While good clients have always looked for good creative that solves whatever problem they’ve got, and Emotive says it does just that, what’s also important is that aspect of getting noticed. According to Hogg, the clients that understand that importance, are also willing to take on different forms and shapes.

“There’s a healthy appetite for it and a healthy education point from us,” he says. “The ambition alignment is there.”

As mentioned, this year there have been a number of successful campaigns with the new approach, including for Luna Park, TRESemme, Ovolo, and Altos Tequila, but the pair says there are two in particular that really stand out.

In July, a Dan Murphy’s liquor store in Alexandria was taken over by Formula 1 star Daniel Ricciardo, to promote his new wine range in partnership with Pernod Ricard. Looking through the five-prong lens, Emotive leant into every pillar to nail the campaign, particularly brand experience and social.

“That started as a content brief with Daniel, and we thought, ‘hey he’s got great social, we’ll get good amplification’, so it started to grow, then we decided to make this as big as possible – so we did the store takeover,” Hogg says. “Those disciplines began to bleed together, because the ambition wasn’t making good social content, it was generating talkability and getting noticed.”

Bruton adds: “After the fact, the actual brand experience, the activation, was what people were talking about. Even on socials from the campaign, it was all about the Alexandria takeover – that’s the crux of this offering.”

The campaign was so successful, it’s led to another brief.

The other – a now infamous campaign featuring Aussie legend, Sharon Strzelecki.

For Google Ads’ new AI-powered tools for small and medium businesses, Emotive took a wildly creative approach to raising awareness – again, through the fame-centric lens.

Magda Szubanksi, the actor behind the iconic Kath and Kim character, was on board from the start – fully embracing the talent pillar – and helped make the campaign bigger and better.

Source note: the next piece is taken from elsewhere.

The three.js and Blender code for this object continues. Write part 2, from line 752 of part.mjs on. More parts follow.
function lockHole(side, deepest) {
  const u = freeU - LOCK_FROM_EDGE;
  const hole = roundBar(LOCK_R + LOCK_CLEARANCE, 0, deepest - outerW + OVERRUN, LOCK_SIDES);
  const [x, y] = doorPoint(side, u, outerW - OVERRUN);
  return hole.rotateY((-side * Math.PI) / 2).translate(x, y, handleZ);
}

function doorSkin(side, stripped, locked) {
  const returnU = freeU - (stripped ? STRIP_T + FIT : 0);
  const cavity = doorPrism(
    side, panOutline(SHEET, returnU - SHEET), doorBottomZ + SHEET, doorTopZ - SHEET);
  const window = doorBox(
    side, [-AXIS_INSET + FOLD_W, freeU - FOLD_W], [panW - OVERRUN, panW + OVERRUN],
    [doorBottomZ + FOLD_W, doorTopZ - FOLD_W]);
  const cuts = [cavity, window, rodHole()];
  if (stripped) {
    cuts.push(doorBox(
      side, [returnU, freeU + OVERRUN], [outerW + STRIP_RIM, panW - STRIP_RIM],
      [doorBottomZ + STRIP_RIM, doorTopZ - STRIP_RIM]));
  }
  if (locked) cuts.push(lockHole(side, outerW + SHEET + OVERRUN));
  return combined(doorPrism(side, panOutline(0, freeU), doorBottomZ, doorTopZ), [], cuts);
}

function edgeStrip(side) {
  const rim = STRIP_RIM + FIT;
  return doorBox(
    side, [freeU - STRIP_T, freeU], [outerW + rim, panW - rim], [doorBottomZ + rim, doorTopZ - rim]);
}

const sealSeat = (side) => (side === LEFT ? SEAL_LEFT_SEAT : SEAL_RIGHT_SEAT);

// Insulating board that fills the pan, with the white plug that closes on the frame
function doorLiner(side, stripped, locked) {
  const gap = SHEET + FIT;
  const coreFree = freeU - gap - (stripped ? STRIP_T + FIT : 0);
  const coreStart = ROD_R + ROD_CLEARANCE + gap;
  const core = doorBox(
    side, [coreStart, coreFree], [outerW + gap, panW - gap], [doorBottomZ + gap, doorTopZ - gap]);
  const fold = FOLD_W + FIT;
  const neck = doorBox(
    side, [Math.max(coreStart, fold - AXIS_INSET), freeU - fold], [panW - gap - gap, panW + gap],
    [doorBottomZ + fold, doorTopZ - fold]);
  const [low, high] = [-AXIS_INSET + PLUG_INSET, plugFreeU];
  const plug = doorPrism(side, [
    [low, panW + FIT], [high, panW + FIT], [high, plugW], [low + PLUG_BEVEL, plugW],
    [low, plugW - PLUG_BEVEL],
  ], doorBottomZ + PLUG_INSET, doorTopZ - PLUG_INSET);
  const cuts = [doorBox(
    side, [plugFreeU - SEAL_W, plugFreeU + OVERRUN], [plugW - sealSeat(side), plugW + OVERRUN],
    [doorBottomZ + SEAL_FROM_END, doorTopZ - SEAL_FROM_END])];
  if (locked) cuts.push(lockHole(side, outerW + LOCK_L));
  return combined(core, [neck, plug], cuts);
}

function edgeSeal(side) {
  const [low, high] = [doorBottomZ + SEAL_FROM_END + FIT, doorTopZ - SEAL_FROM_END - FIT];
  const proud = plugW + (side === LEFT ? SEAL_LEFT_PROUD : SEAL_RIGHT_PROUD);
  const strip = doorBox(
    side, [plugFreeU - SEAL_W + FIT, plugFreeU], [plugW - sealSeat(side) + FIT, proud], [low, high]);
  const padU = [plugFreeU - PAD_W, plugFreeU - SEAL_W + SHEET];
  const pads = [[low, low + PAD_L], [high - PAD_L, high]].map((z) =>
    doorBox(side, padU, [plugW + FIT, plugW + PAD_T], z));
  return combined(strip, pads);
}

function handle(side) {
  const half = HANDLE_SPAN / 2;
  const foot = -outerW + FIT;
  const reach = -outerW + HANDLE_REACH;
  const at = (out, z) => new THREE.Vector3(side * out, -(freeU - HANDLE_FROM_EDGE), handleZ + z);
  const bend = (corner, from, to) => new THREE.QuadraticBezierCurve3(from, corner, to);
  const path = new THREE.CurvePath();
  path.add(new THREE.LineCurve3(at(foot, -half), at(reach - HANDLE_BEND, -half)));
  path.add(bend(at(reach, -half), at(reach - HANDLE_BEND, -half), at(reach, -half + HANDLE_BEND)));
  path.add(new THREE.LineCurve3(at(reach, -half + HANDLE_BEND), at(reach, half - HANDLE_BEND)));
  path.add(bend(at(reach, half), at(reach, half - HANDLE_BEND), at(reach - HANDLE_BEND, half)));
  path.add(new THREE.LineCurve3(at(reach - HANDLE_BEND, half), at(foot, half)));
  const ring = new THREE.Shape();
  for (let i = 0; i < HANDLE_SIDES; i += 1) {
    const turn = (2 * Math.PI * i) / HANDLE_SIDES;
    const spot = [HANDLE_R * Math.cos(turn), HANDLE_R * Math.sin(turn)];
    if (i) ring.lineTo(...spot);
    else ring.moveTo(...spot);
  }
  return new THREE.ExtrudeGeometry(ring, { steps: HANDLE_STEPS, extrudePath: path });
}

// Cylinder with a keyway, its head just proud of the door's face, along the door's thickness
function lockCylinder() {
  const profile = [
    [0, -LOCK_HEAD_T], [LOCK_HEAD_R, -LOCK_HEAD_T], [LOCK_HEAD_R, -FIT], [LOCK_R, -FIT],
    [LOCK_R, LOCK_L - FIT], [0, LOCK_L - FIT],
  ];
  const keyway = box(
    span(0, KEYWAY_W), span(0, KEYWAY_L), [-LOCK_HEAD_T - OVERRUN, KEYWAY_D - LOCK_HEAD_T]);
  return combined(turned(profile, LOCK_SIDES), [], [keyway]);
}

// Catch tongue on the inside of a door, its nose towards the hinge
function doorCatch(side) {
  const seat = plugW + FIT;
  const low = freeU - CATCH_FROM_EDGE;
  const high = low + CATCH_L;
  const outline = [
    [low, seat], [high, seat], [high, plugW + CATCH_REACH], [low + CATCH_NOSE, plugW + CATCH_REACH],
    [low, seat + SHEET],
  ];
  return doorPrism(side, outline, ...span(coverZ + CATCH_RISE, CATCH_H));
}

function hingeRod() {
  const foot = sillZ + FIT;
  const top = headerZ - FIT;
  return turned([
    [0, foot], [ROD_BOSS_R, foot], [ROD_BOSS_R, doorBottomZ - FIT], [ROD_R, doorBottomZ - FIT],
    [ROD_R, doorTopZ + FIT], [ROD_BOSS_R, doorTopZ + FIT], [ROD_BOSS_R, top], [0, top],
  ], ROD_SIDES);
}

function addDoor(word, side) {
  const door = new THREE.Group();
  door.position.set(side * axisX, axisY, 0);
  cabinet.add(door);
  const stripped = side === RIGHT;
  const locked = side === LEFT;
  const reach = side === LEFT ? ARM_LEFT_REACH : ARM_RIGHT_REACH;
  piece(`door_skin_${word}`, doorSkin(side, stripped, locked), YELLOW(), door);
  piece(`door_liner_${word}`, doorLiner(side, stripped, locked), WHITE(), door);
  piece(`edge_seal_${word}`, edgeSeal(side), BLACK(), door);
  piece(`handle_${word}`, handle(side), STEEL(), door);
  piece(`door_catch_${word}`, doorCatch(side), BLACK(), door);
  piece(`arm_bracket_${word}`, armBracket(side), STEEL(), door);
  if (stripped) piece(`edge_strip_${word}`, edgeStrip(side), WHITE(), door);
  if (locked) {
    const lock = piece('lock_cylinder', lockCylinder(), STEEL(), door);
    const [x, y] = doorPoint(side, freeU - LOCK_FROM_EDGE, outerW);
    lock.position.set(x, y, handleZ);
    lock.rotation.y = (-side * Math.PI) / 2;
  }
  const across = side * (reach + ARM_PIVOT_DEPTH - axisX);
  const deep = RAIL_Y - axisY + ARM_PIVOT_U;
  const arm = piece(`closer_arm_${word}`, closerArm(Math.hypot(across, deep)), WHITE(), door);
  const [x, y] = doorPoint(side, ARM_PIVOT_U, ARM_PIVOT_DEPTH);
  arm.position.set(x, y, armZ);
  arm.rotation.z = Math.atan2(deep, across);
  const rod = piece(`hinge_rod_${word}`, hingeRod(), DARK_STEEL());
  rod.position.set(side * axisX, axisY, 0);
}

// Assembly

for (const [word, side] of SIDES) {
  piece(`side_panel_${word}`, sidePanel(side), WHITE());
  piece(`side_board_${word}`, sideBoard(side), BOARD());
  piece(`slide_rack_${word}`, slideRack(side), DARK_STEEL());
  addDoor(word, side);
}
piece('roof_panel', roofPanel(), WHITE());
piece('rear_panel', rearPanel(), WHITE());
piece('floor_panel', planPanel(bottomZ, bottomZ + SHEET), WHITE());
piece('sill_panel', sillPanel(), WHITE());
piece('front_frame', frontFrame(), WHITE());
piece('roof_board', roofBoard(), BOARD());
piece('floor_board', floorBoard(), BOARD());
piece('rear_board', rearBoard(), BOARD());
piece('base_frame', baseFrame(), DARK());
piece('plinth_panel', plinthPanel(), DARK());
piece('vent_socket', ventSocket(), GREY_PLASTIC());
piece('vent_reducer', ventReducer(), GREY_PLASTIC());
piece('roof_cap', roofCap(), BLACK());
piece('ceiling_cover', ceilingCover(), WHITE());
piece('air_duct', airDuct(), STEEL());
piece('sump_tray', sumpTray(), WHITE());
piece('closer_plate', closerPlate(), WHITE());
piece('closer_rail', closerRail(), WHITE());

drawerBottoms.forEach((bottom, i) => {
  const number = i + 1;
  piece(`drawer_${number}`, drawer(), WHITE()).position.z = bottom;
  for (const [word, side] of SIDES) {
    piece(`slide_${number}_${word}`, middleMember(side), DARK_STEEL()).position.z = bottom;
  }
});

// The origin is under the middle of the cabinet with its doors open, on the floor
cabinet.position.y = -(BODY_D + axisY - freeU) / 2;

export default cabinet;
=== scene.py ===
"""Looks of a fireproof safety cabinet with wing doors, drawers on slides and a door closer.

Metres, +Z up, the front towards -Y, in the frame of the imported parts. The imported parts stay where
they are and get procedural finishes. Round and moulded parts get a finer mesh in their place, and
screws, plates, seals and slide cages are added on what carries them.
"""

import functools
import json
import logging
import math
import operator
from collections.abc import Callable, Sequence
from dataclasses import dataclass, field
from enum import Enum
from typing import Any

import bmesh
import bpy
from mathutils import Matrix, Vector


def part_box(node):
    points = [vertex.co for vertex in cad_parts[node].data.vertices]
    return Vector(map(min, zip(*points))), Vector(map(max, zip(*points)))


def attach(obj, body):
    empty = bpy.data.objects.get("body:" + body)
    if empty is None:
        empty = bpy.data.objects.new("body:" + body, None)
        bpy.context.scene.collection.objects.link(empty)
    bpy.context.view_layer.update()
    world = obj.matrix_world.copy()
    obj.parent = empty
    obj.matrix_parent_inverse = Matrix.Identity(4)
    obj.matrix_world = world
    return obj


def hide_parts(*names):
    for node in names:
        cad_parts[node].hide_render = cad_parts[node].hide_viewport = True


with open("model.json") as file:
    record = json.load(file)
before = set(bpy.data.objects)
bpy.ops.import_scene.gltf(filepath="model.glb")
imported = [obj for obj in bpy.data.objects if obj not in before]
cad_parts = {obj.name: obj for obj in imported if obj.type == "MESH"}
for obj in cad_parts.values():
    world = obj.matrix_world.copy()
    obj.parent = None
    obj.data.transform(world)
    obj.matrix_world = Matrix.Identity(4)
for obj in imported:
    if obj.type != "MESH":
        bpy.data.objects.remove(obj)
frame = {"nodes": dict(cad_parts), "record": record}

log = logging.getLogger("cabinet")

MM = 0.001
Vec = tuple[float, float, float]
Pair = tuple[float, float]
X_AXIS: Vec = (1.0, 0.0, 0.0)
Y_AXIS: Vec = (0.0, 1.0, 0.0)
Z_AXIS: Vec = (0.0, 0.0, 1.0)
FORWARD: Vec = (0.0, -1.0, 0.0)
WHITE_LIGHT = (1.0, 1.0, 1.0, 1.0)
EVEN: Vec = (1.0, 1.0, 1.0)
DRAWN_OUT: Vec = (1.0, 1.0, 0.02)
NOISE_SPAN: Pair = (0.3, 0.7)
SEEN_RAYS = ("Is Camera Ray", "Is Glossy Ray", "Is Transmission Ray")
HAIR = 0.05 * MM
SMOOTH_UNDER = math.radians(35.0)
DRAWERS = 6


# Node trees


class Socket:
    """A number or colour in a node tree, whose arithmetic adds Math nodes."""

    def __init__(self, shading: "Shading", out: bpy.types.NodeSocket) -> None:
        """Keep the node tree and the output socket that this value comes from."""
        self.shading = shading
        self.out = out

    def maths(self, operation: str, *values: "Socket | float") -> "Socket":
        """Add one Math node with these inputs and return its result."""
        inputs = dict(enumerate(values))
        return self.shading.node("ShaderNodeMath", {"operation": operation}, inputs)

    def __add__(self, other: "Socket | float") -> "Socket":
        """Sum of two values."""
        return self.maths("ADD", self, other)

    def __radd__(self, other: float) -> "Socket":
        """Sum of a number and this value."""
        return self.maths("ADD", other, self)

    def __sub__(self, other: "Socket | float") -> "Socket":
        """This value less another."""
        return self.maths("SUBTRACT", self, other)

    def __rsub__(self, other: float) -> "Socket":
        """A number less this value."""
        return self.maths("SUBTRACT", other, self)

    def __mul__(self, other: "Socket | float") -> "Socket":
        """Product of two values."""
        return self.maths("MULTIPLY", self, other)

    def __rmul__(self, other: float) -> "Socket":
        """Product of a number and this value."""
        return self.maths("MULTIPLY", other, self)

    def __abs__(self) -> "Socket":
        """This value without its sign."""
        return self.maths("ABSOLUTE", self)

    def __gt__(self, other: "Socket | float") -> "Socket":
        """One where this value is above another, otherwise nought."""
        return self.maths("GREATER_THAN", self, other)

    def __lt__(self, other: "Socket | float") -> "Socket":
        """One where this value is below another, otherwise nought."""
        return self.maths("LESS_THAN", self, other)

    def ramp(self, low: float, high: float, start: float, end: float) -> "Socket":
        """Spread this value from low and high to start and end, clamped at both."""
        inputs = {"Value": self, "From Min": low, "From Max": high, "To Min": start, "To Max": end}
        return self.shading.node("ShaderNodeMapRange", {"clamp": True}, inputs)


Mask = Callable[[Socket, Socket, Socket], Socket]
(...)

She did a promo video, a 4-minute long ‘how to’ tutorial, she appeared on David Koch’s Channel Seven program ‘Kochie’s Business Builders’, she was built into every aspect of the idea.

“Sharon was baked into it across the board – and yeah, everyone knows this isn’t real because she’s a character, but it made it playful and added an element of talkability, which again, is central to this offering,” Hogg says.

Further, the offering has piqued interest across the wider industry as more marketers are looking at non-traditional advertising as a way to do more for less.

With its flexibility, the offering allows them – even those with tiny budgets – to divulge, and generate talkability without the giant cost.

“Not having big budgets its a reality for loads of marketers, so for us, we want to work with them to figure out the problem and how we can creatively solve it using the five disciplines,” Hogg explains.

“Even if its $40,000, it’s a great conversation. There are clients looking for the right thing, and they are looking for cost effective ways of doing the right thing, which is reality and all good.”

He says the offering has afforded Emotive new business opportunities, and hopes this continues into the new year.

Bruton adds: “Yeah, sometimes its completely valid. Sometimes it comes from a place of wanting to do good, but the downside is they are often taking advantage of it and wanting more for less.”

More for less – it’s a challenge everyone is facing, undoubtedly. And the pair say, despite the aforementioned pros, often, it is more so a con. Describing it as “cheeky briefing”, Hogg says some marketers are looking to the offering not with the ambition of creating great work or getting noticed, but because it naturally offers more for less.

“For some, this is an excuse of getting something on the cheap, but more often than not it tends to get flushed out at the briefing stage.”

This is not the only challenge that has been throw at the agency since doubling down on ‘fame’ in February. A big one comes in educating marketers why taking a fame-centric approach is so valuable.

Bruton conceded that the industry is incredibly tough right now, but the deeper problem for marketers and their agencies lies in the shifted engagement consumers have with advertising.

“Consumers are getting so much smarter, the way they’re engaging with media is completely different,” she says. “They don’t want to be spoken to the way we’ve been speaking to them for the last 30, 40, 50 years, so marketers are having to get smarter and that’s where the fame-centric lens is really effective.

“Unless you’re showing up in a way that looks and feels like it belongs on whatever platform, people are just going to have a really negative reaction to it. And that’s the challenge so many clients, and agencies too, are facing.”

The aforementioned talent movements when restructuring, internally understanding what ‘fame’ looks like, and nailing how that manifests in the work have all proved a challenge in 2024 too.

However, Hogg and Bruton are looking up to 2025 and feel Emotive is in a good place to hit the ground running in the new year.

Bruton and Hogg

While they don’t have a “master plan” in place – as they need to remain nimble – the agency is recruiting to continuing building expertise in the five pillars.

The beauty of these roles, according to the pair, is they continue to blur these lines and make sure everyone is marching to the same beat.

“Ash is coming in from the top, and she’s sharpening us even more,” Hogg says. “And that’ll make us stronger in the new year.”

Being independent and having those opportunities to remain agile is also an advantage for the new year, especially with recruitment.

“If we go ‘oh, we should create this role because we need more firepower in this area’, we can action that and it’s easy to do,” Bruton continues. “That’s one of the nice things at the moment, there’s still so much potential.”

Having recently signed off on some new scopes recently, and even a few retainers, there is natural organic growth across the business – which remains the focus for 2025.

“As Ash said, we haven’t realised the full potential of what we’ve got going. But there’s credibility behind it with these new briefs and work coming next year, and we’re building relationships, and from a business point of view, we’re in a really good spot,” Hogg concludes.